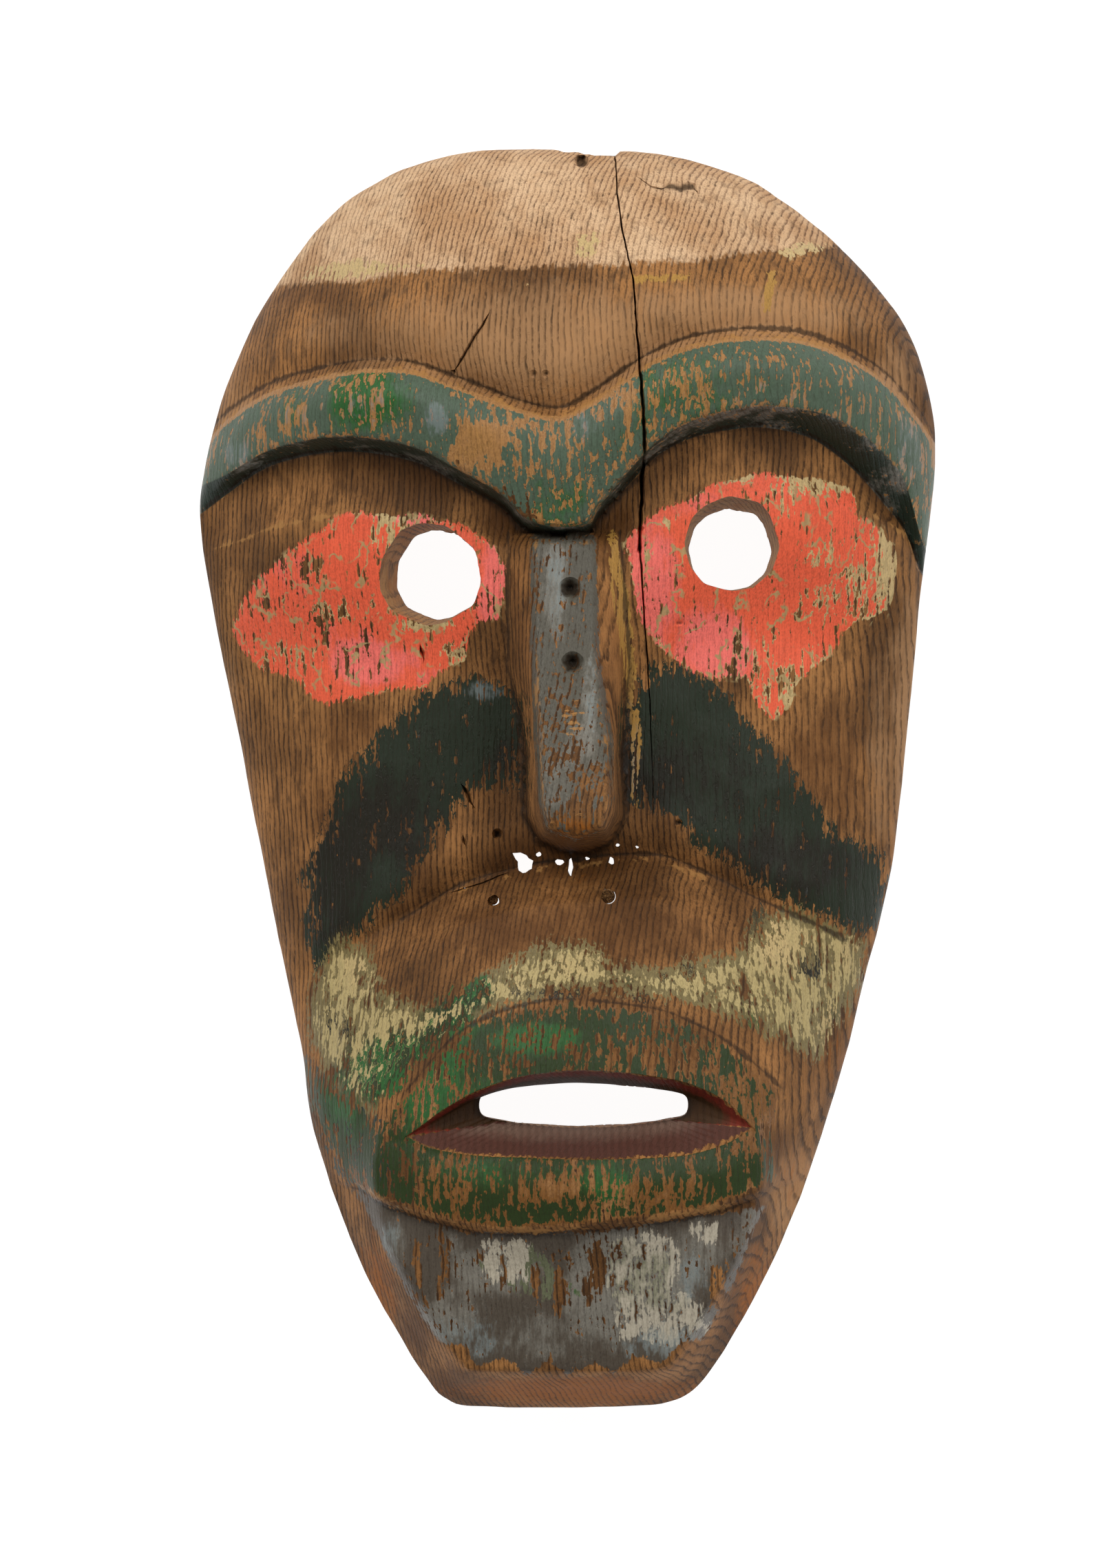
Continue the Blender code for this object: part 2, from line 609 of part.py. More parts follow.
def make_mask():
    """The mask: a front sheet and a back sheet joined by the side, the rim and the walls of the holes."""
    left_eye = circle(drawn(LEFT_EYE), LEFT_EYE_DIAMETER, EYE_POINTS)
    right_eye = circle(drawn(RIGHT_EYE), RIGHT_EYE_DIAMETER, EYE_POINTS)
    left_eye_back = circle(drawn(LEFT_EYE_BACK), LEFT_EYE_DIAMETER - 2 * EYE_HOLE_TAPER, EYE_POINTS)
    right_eye_back = circle(drawn(RIGHT_EYE_BACK), RIGHT_EYE_DIAMETER - 2 * EYE_HOLE_TAPER, EYE_POINTS)
    left_peg = circle(drawn(LEFT_PEG), LEFT_PEG_HOLE_DIAMETER, SMALL_HOLE_POINTS)
    right_peg = circle(drawn(RIGHT_PEG), RIGHT_PEG_HOLE_DIAMETER, SMALL_HOLE_POINTS)
    gap = drawn(BREAK)
    mouth = mouth_opening()
    slot = mouth_slot()
    front_holes = [left_eye, right_eye, left_peg, right_peg, gap, mouth]
    back_holes = [left_eye_back, right_eye_back, left_peg, right_peg, gap, slot]

    lines = carved_lines(front_holes) + crack_lines() + [chin_bevel()]
    lines += [closed(FOOT_OF_NOSE), closed(FACE_OF_NOSE)]
    for pit in drawn(NAIL_PITS):
        lines.append(closed(circle(pit, NAIL_PIT_DIAMETER, SMALL_HOLE_POINTS)))
        lines.append(closed(circle(pit, NAIL_DIAMETER, SMALL_HOLE_POINTS)))
    plan, triangles, loops = sheet(OUTER_EDGE, front_holes, lines, (0.6, 2.4, 5.4), FRONT_FACET)
    vertices = np.column_stack([plan, front_height(plan)])
    faces = [list(t) for t in triangles]

    plan, triangles, back_loops = sheet(INNER_EDGE, back_holes, [], (0.5, 2.0, 5.0), BACK_FACET)
    first = len(vertices)
    vertices = np.vstack([vertices, np.column_stack([plan, back_height(plan)])])
    faces += [[first + i for i in t[::-1]] for t in triangles]
    back_loops = [[first + i for i in loop] for loop in back_loops]

    above = loops[0]
    for width, height in ((0, SIDE_TUCK_HEIGHT), (SIDE_TUCK, 0)):
        first = len(vertices)
        ring = np.column_stack([inset(OUTER_EDGE, width), np.full(len(OUTER_EDGE), height)])
        vertices = np.vstack([vertices, ring])
        below = list(range(first, first + len(OUTER_EDGE)))
        faces += band(below, above)
        above = below
    faces += band(back_loops[0], above)

    first = len(vertices)
    depth = vertices[loops[-1], 2].max() - MOUTH_FUNNEL_DEPTH
    vertices = np.vstack([vertices, np.column_stack([slot, np.full(len(slot), depth)])])
    funnel = list(range(first, first + len(slot)))
    faces += band(loops[-1], funnel)
    faces += band(funnel, back_loops[-1])
    for front_loop, back_loop in zip(loops[1:-1], back_loops[1:-1]):
        faces += band(front_loop, back_loop)
    return add_object("mask", vertices * MM, faces, (0.22, 0.12, 0.055, 1), 0.6)


def make_peg(name, place, hole_diameter, sink):
    """The stub of a wooden peg that has broken off in its hole."""
    centre = drawn(place)
    top = front_height(centre[None])[0] - sink
    stub = bmesh.new()
    radius = hole_diameter / 2 - PEG_CLEARANCE
    bmesh.ops.create_cone(stub, cap_ends=True, segments=SMALL_HOLE_POINTS, radius1=radius * 0.9 * MM,
                          radius2=radius * MM, depth=PEG_LENGTH * MM)
    bmesh.ops.translate(stub, verts=stub.verts, vec=(0, 0, (top - PEG_LENGTH / 2) * MM))
    vertices = [tuple(v.co + Vector((centre[0] * MM, centre[1] * MM, 0))) for v in stub.verts]
    faces = [[v.index for v in face.verts] for face in stub.faces]
    stub.free()
    return add_object(name, vertices, faces, (0.3, 0.17, 0.08, 1), 0.7)


for thing in list(bpy.data.objects):
    bpy.data.objects.remove(thing)
make_mask()
make_peg("left_peg_stub", LEFT_PEG, LEFT_PEG_HOLE_DIAMETER, LEFT_PEG_SINK)
make_peg("right_peg_stub", RIGHT_PEG, RIGHT_PEG_HOLE_DIAMETER, RIGHT_PEG_SINK)
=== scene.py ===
"""Painted wooden face mask, an old softwood carving, as a set of modelling tools.

The mask lies on its rim, face up: +X is the viewer's right, +Y the top of the forehead, +Z out of the face.
Its carving is drawn in shares of its own size: percent of the half width across, percent of the half height
up, and percent of the depth for heights. Everything else is in millimetres.
"""
from collections import namedtuple
from functools import partial

import bpy
import numpy as np
from bpy.props import FloatProperty, FloatVectorProperty, PointerProperty
from bpy.types import Operator, Panel, PropertyGroup
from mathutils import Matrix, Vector, kdtree, noise
from mathutils.geometry import delaunay_2d_cdt


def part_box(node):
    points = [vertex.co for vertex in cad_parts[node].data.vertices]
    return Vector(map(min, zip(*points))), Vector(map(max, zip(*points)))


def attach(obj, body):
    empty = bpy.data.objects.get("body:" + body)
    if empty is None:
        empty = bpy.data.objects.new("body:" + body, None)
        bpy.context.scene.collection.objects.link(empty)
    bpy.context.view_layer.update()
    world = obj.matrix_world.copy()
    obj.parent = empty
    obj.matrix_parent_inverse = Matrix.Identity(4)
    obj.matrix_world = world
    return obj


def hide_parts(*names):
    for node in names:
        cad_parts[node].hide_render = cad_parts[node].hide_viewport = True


bl_info = {
    "name": "Painted Wooden Mask",
    "version": (1, 0, 0),
    "blender": (4, 5, 0),
    "location": "View3D > Sidebar > Mask",
    "description": "Carves, cracks and paints an old wooden face mask and lays it on a pale floor",
    "category": "Object",
}

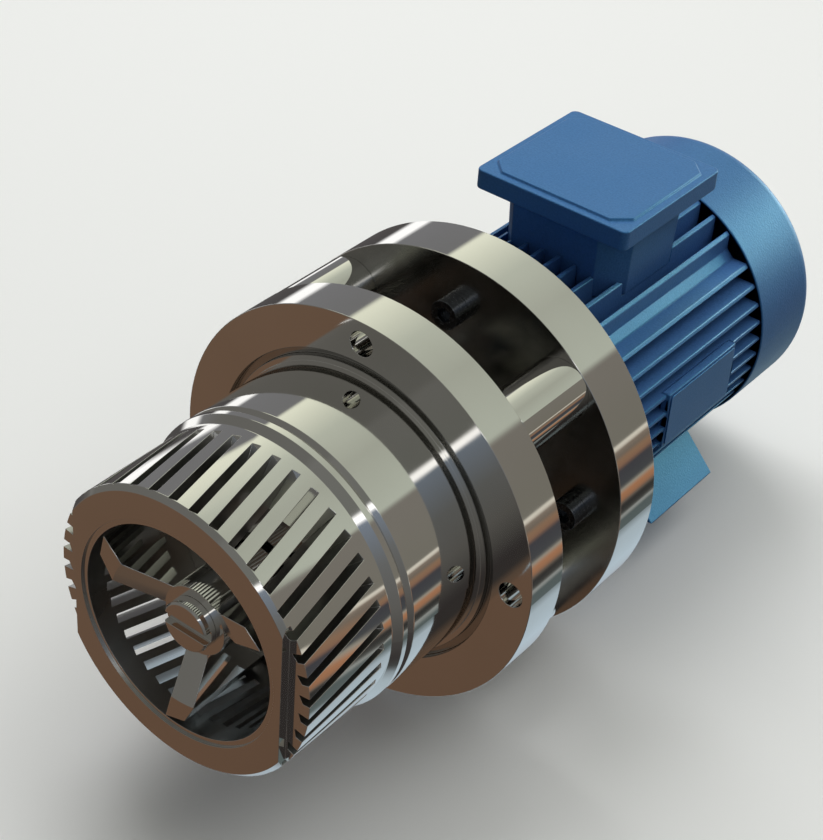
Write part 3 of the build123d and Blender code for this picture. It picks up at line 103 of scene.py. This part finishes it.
# Finishes: where nearly all of a noise's values lie, the share by which a plain finish's
# roughness varies, and the tint of the enamel's gloss
NOISE_LOW, NOISE_HIGH = 0.3, 0.7
ROUGHNESS_SPREAD = 0.15
PAINT_GLOSS = (0.12, 0.85, 1.0, 1)

# Edge rounding on the shown pieces, with a round profile
MACHINED_EDGE = 0.35 * MM
CAST_EDGE = 0.8 * MM
SMALL_EDGE = 0.2 * MM
EDGE_SEGMENTS = 2
EDGE_PROFILE = 0.5
SHARP_ANGLE = math.radians(32)
COPLANAR_ANGLE = math.radians(0.3)
WELD = 0.002 * MM

# Normals: how near a CAD surface is, how far it may turn from a face, and the area of no triangle
SURFACE_REACH = 0.02 * MM
SAME_SURFACE = 0.7
SAME_SIDE = 0.3
NO_AREA = 1e-18

# Faces that stay dull, with a darker colour that is partly painted shade: what lies between the
# flanges, and the groove in the mounting face
LANTERN_FRONT, LANTERN_REAR = (corner[1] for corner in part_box("lantern_pillars"))
FACE_GROOVE = (82 * MM, 88 * MM)
FACE_GROOVE_DEPTH = 4 * MM
# How far a face's normal leans, as the cosine to the shaft line or to the way out from it
ALONG_SHAFT = 0.9
INTO_BORE = -0.5
SLOT_WALL_OUT = 0.4
SLOT_WALL_ALONG = 0.35


def new_material(name, metallic, roughness):
    """A material and its Principled shader."""
    material = bpy.data.materials.new(name)
    material.use_nodes = True
    shader = material.node_tree.nodes["Principled BSDF"]
    shader.inputs["Metallic"].default_value = metallic
    shader.inputs["Roughness"].default_value = roughness
    return material, shader


def add_noise(material, scale, detail=3.0, stretch=(1, 1, 1)):
    """A noise texture in the piece's own coordinates; stretch scales them along x, y and z."""
    nodes, links = material.node_tree.nodes, material.node_tree.links
    place = nodes.new("ShaderNodeTexCoord")
    mapping = nodes.new("ShaderNodeMapping")
    mapping.inputs["Scale"].default_value = stretch
    noise = nodes.new("ShaderNodeTexNoise")
    noise.inputs["Scale"].default_value = scale
    noise.inputs["Detail"].default_value = detail
    links.new(place.outputs["Object"], mapping.inputs["Vector"])
    links.new(mapping.outputs["Vector"], noise.inputs["Vector"])
    return noise.outputs["Fac"]


def vary_colour(material, shader, fac, dark, light):
    """Base colour between dark and light, following fac."""
    ramp = material.node_tree.nodes.new("ShaderNodeValToRGB")
    ramp.color_ramp.elements[0].position = NOISE_LOW
    ramp.color_ramp.elements[0].color = (*dark, 1)
    ramp.color_ramp.elements[1].position = NOISE_HIGH
    ramp.color_ramp.elements[1].color = (*light, 1)
    material.node_tree.links.new(fac, ramp.inputs["Fac"])
    material.node_tree.links.new(ramp.outputs["Color"], shader.inputs["Base Color"])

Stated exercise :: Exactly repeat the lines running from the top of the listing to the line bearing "faces = [list(t) for t in triangles]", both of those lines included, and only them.

Answer to the task ::
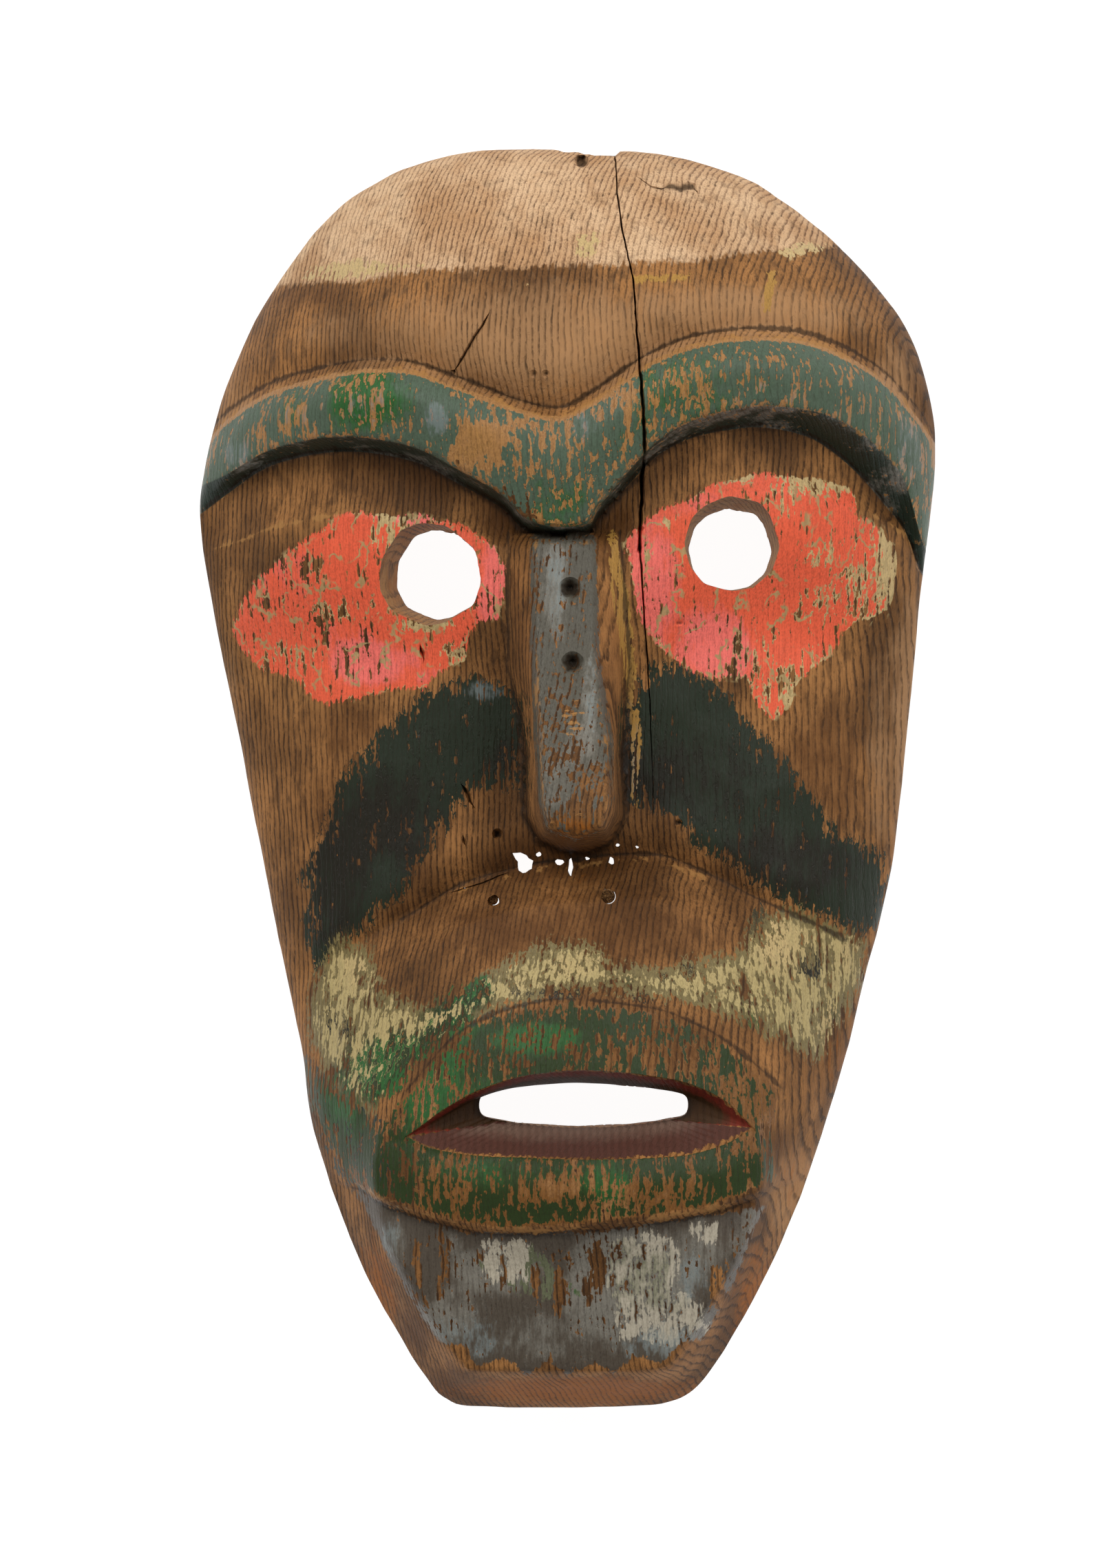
Continue the Blender code for this object: part 2, from line 609 of part.py. More parts follow.
def make_mask():
    """The mask: a front sheet and a back sheet joined by the side, the rim and the walls of the holes."""
    left_eye = circle(drawn(LEFT_EYE), LEFT_EYE_DIAMETER, EYE_POINTS)
    right_eye = circle(drawn(RIGHT_EYE), RIGHT_EYE_DIAMETER, EYE_POINTS)
    left_eye_back = circle(drawn(LEFT_EYE_BACK), LEFT_EYE_DIAMETER - 2 * EYE_HOLE_TAPER, EYE_POINTS)
    right_eye_back = circle(drawn(RIGHT_EYE_BACK), RIGHT_EYE_DIAMETER - 2 * EYE_HOLE_TAPER, EYE_POINTS)
    left_peg = circle(drawn(LEFT_PEG), LEFT_PEG_HOLE_DIAMETER, SMALL_HOLE_POINTS)
    right_peg = circle(drawn(RIGHT_PEG), RIGHT_PEG_HOLE_DIAMETER, SMALL_HOLE_POINTS)
    gap = drawn(BREAK)
    mouth = mouth_opening()
    slot = mouth_slot()
    front_holes = [left_eye, right_eye, left_peg, right_peg, gap, mouth]
    back_holes = [left_eye_back, right_eye_back, left_peg, right_peg, gap, slot]

    lines = carved_lines(front_holes) + crack_lines() + [chin_bevel()]
    lines += [closed(FOOT_OF_NOSE), closed(FACE_OF_NOSE)]
    for pit in drawn(NAIL_PITS):
        lines.append(closed(circle(pit, NAIL_PIT_DIAMETER, SMALL_HOLE_POINTS)))
        lines.append(closed(circle(pit, NAIL_DIAMETER, SMALL_HOLE_POINTS)))
    plan, triangles, loops = sheet(OUTER_EDGE, front_holes, lines, (0.6, 2.4, 5.4), FRONT_FACET)
    vertices = np.column_stack([plan, front_height(plan)])
    faces = [list(t) for t in triangles]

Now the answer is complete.